Deep observability replaces fragmented viewpoints with complete visibility across the hybrid-cloud network:
- Packet-level capture: Achieves complete visibility into raw traffic for forensic analysis, payload inspection, and protocol decoding, even during encrypted sessions if used with decryption
- Metadata collection: Gathers rich telemetry across Layers 2 to 7, revealing traffic patterns, application behavior, device types, and user activity without needing to decrypt data
- Correlation and enrichment: Combines data from various tools and environments to create a coherent picture, detect threats, and prioritize alerts
- Hybrid and multi-cloud coverage: Supports on-premises, virtual, cloud, operational technology (OT), and IoT environments.
With Deep Observability, organizations move from “borrowing vision” to achieving full clarity, spotting threats as they emerge.

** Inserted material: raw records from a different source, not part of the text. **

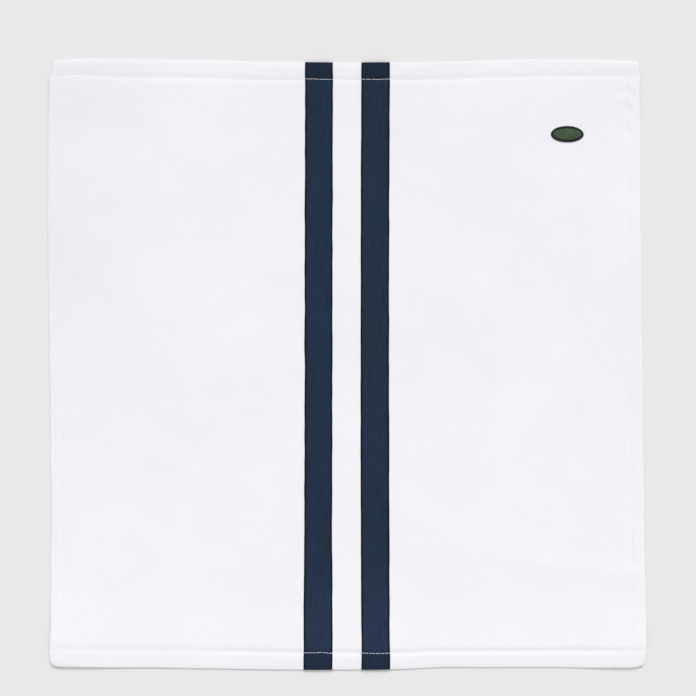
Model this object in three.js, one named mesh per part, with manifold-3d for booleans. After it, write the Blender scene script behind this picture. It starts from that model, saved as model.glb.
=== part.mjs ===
// Tie-on tennis bandana: a hemmed square of white cotton that is rolled and tied as a headband.
// Navy tapes run down its middle, an embroidered badge is sewn near one corner, and a care label
// hangs from the left hem on the back.
// Millimetres. +Z points out of the front face, +Y to the badge end and +X to the badge side.
// The origin lies under the middle of the cloth, on the plane that the bandana rests on.
import * as THREE from 'three';
import { mergeVertices } from 'three/addons/utils/BufferGeometryUtils.js';
import Module from 'manifold-3d';

// Finished cloth
const WIDTH = 534;
const LENGTH = 550;
const CLOTH_THICKNESS = 0.35;

// Hems, turned twice to the back
const END_HEM_DEPTH = 17;
const SIDE_HEM_DEPTH = 12;
const RAW_TURN = 8; // raw edge turned in under the hem
const PLY_GAP = 0.1; // air between the plies of a hem
const HEM_CORNER_GAP = 1; // between a side hem and the inner fold of an end hem

// Tapes, from front to back round both ends
const TAPE_WIDTH = 25;
const TAPE_SPACING = 51; // between the centre lines
const TAPE_PAIR_X = 1.5; // middle of the pair, off the middle of the cloth
const TAPE_THICKNESS = 0.4;
const TAPE_FOLD_GAP = 0.1; // between a fold of the cloth and the tape round it

// Sewing thread
const THREAD_WIDTH = 0.3;
const THREAD_HEIGHT = 0.15;
const HEM_STITCH_INSET = 1.5; // from the hem's inner fold
const TAPE_STITCH_INSET = 1.5; // from the tape's edge
const THREAD_END_GAP = 0.3; // between a thread's end and what it stops at

// Badge, an oval patch
const BADGE_WIDTH = 30;
const BADGE_HEIGHT = 15;
const BADGE_FROM_SIDE = 66; // centre, from the finished edges
const BADGE_FROM_END = 66.5;
const BACKING_THICKNESS = 0.5;
const BORDER_WIDTH = 1.7;
const BORDER_HEIGHT = 0.5;
const EMBROIDERY_HEIGHT = 0.35;
const BADGE_GAP = 0.15; // between neighbouring rings of the badge

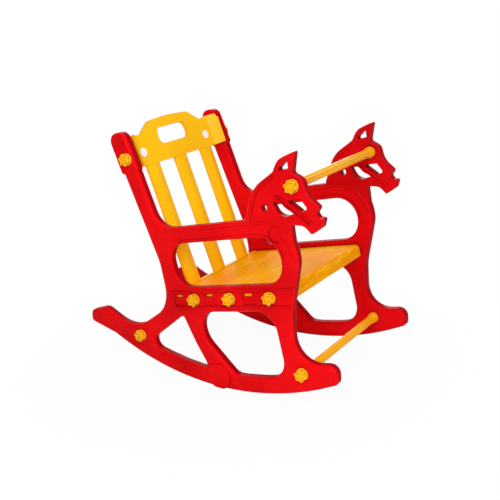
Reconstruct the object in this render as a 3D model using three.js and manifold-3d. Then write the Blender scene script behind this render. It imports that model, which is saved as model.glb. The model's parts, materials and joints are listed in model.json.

Visibility Mandates for Modern Public Sector Defense
Recent surveys highlight the importance of this approach:
- 85 percent of cybersecurity professionals agree deep observability is essential
- 88 percent of IT and security leaders consider visibility critical for hybrid network security success
- 72 percent report that limited visibility has directly contributed to a security incident in the past 12 months
- 67 percent say blind spots in encrypted traffic are one of their top concerns for East-West threat movement
- 78 percent struggle to correlate data across multiple tools, leading to delayed detection and response
- 90 percent of organizations say hybrid environments have made security operations more complex—and visibility more challenging
From Blind Spots to Full Clarity: Four Steps to Deep Observability
- Find the Visibility Gaps Before Attackers Do
Identify blind spots across your hybrid, cloud, and legacy infrastructure to know where you are most vulnerable. - Capture What Others Miss
Collect packet-level and network-derived telemetry across every environment, including encrypted traffic. - Correlate Data and Reduce Noise
Break down tool silos and enrich data to identify threats faster and more accurately. - Continuously Adapt to Emerging Threats
Make observability an ongoing process that evolves with your environment.
Final Recommendation: Choose Mnemosyne Over the Graeae
Hybrid and cloud environments don’t have to be a mix of unclear views and blind spots. With deep observability, public sector organizations can gain Mnemosyne’s gift of memory, clarity, and control while eliminating blind spots and defending against today’s most elusive threats.
Don’t pass the eye—gain the complete view.